The Philippine Amusement and Gaming Corporation (PAGCOR) expects the country’s gaming industry to achieve gross gaming revenues (GGR) of $7 billion in 2025, while the agency continues to progress its privatization plans to separate its dual roles as operator and regulator, according to a press release from the agency.
Speaking at an event in Manila on September 9th, PAGCOR Chairman and CEO Alejandro H. Tengco revealed that industry GGR has nearly doubled over the past two years, climbing from $3.75 billion in 2022 to $6.5 billion in 2024. In the first half of 2025 alone, revenues have already reached $3.8 billion, putting the sector on track to achieve its full-year target of $7 billion.
PAGCOR’s own revenues in the first half reached $1 billion, reflecting the robust growth across the Philippine gaming market.

Gaming sector drives unprecedented growth
“These numbers affirm the Philippines’ place as one of the fastest-growing and most important gaming markets in Asia,” Tengco said, emphasizing that reforms have been implemented to ensure growth remains both sustainable and responsible.
The PAGCOR chief attributed the significant expansion to the rapid rise of electronic gaming (e-games), while noting that regulatory oversight must evolve to maintain integrity and player protection standards. Recent measures by the gaming agency include launching the PAGCOR Guarantee Page to verify licensed platforms, implementing responsible gaming tools such as self-exclusion and betting limits, and establishing a 24-hour helpline in partnership with the Seagulls Flock Foundation.
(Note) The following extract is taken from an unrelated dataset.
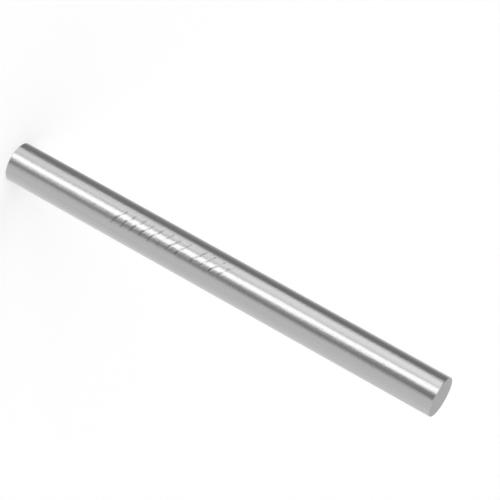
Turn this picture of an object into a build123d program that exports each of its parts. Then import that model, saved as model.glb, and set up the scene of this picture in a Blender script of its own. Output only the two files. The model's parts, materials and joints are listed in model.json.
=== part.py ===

The agency has also banned the use of credit cards and cryptocurrencies for betting, tightened gambling advertisement rules in collaboration with the Ad Standards Council, and enhanced coordination with law enforcement and cybercrime agencies to combat illegal online gambling.
Tengco highlighted the Philippines’ removal from the Financial Action Task Force (FATF) grey list earlier this year as a milestone that strengthened investor confidence and validated the country’s compliance efforts against money laundering and financial crimes.

Privatization timeline advances to early 2026
While celebrating the industry’s performance, the PAGCOR chief reiterated plans to decouple the agency’s dual functions as both gaming operator and regulator. “PAGCOR’s dual role has served its purpose in the past, but as the industry matured, it became clear that – in layman’s terms – a referee cannot also be a player on the same field,” he explained.
As previously reported, PAGCOR is actively pursuing the privatization of its casinos, with a targeted start date now set for early 2026. The initiative, approved by President Ferdinand Marcos Jr., aims to create a more level and ethical playing field for the Philippine gaming industry by separating PAGCOR’s operational and regulatory responsibilities.
The timeline has been adjusted from initial mid-2025 projections to accommodate the necessary amendment of PAGCOR’s charter, a process expected to conclude in 2025. Before decoupling can proceed, PAGCOR must first secure approval from the Governance Commission for Government-Owned and Controlled Corporations (GCG), which is currently reviewing the required documentation.
The privatization plan involves selling its 45 casinos operated under the Casino Filipino brand nationwide. PAGCOR’s Chairman has cited conservative revenue estimates of PHP60 billion to PHP80 billion ($1.05 billion to $1.4 billion) from the privatization, though other projections have reached as high as PHP120 billion to PHP128 billion ($2.10 billion to $2.24 billion).
To maximize value for potential buyers, PAGCOR is modernizing its Casino Filipino properties through facility upgrades and the installation of new slot machines. Tengco assured that Casino Filipino employees would be protected through redeployment, absorption by privatized operators, or competitive retirement benefits once the gaming operations privatization takes place.
The decoupling process requires careful legal consideration as PAGCOR operates under Presidential Decree 1869 and Republic Act 9487.